When we get to 30 Rock, the band rides the elevator up to the 8th floor, disembarks at Studio 8G, and after an hour in hair, make-up and wardrobe, takes up their positions on the bandstand of the set of Late Night With Seth Meyers. By now it’s 5 PM on the first Thursday of April and dress rehearsal for tonight’s taping has just gotten under way. They work through the songs that will score the arrival and departure of tonight’s sundry guests: a clear-eyed Bob Costas who will, upon his departure, walk over to Fred and do that prayer-handed Buddhist bow that signifies respect and due deference in show biz; a delightfully dastardly Steve Coogan, who will roll a disturbingly funny clip from the Alan Partridge film he has come to plug in which, long story short, he winds up naked with his junk tucked between his legs like Buffalo Bill in Silence Of The Lambs; and the exotic animal wrangling Kratt Brothers who have come bearing a Burmese python, a kangaroo and a lemur, all of which will slither, jump, strangle, crawl and possibly defecate all over Seth, as is the tradition established a long time ago in a basic cable galaxy far, far away by Johnny Carson, the Obi-Wan Kenobi of American Talk Shows.

When rehearsal wraps, the studio audience is ushered to their seats and after the standard off-camera warm-up/pep talk from a stand-up comedian, the taping of the 27th episode of the jon_fredfirst, but hopefully not last, season of Late Night With Seth Meyers begins. Fred and The 8G Band launch into the show’s opening nouveau New Wave-esque theme song over a jittery montage of Manhattan twinkling after dark — taxi cabs! neon signs! people on sidewalks! — as the announcer blurts out tonight’s guests in that stereotypical stentorian talk show announcer cadence before introducing the man of the hour, smart aleck-y fallen preppie, looks-like-the-guy-who-took-your-sister-to-the-prom Seth Meyers who makes his entrance to the deafening cheers of APPLAUSE-sign-triggered Midwestern tourist adulation.

The first thing you notice about Seth Meyers —  in person and stripped of SNL’s Weekend Update desk and dressed as he is tonight in a fitted, slim-cut, two-button, two-piece charcoal suit — is that he has thicker thighs than you would expect from a man so petite from the waist up.

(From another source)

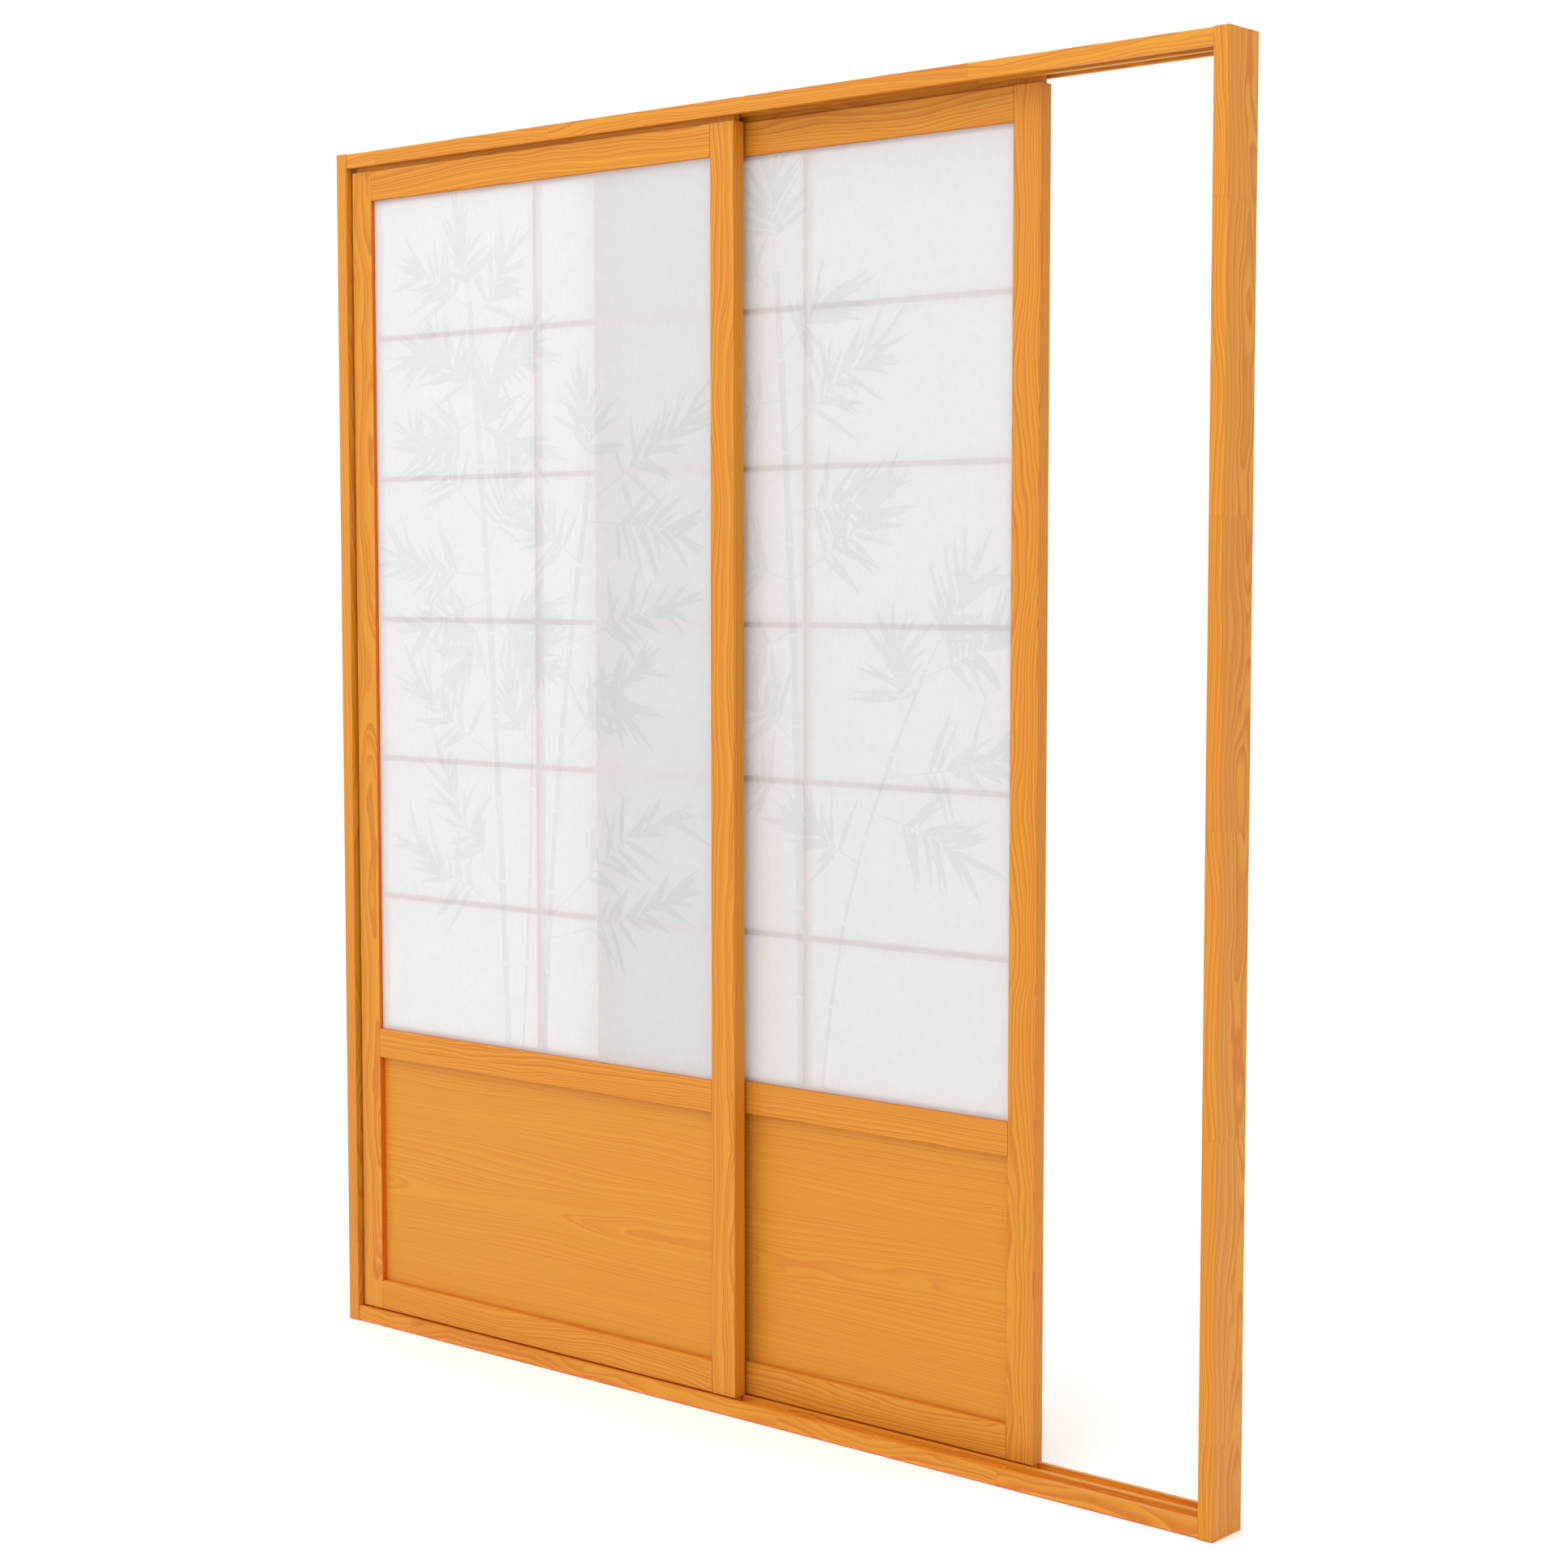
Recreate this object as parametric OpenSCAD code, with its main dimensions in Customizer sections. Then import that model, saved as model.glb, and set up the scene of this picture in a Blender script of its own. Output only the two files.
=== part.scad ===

Dude has quads the size of Easter hams, an anatomical fact that will surely serve him well in a job that is all about standing up and sitting down and standing up again. All day, every day. As per the unshakeable dictates of talk show orthodoxy, he monologues, somewhat mirthlessly it should be noted, on the newsmakers of the nano-moment: Putin, Blackberry, Beyonce. Then he tosses it over to Fred and The 8G Band who launch into one of those strummy, cymbals-sizzling interstitial rave-ups that mark every transition in the stations of the talk show cross as Meyers takes a seat behind the desk.

At this point in the show Seth and Fred do a recurring sketch called Fred Talks, their take on the obligatory talk show host/band leader banter — you know, Johnny to Doc, Dave to Paul, Jimmy to Questlove — which invariably involves and incredulous Seth calling bullshit on some ludicrous claim that he’s allegedly overheard Fred making backstage. Seth informs Fred that he’s done some asking around and some Googling and it turns out the following things that Fred has told him all week during this segment are patently false: Fred did NOT open a theme park in Arizona called Clayland, nor did he invent a ‘hot new dessert’ called Water Indulgence, i.e. a bowl of water, nor did he open a new spa that is basically a miniaturized version of the suburbs of Chicago, which is somehow ‘very calming’ and restorative. Fred just smiles serenely, untroubled by this intrusion of fact-based, objective reality — as if to say he’s used to it, he gets this all the time — because, after all, he is the hard-earned beneficiary of the New Normal in show biz, which is this: When all good 40something indie-rockers die, they go to Late Night Talk Show Band heaven.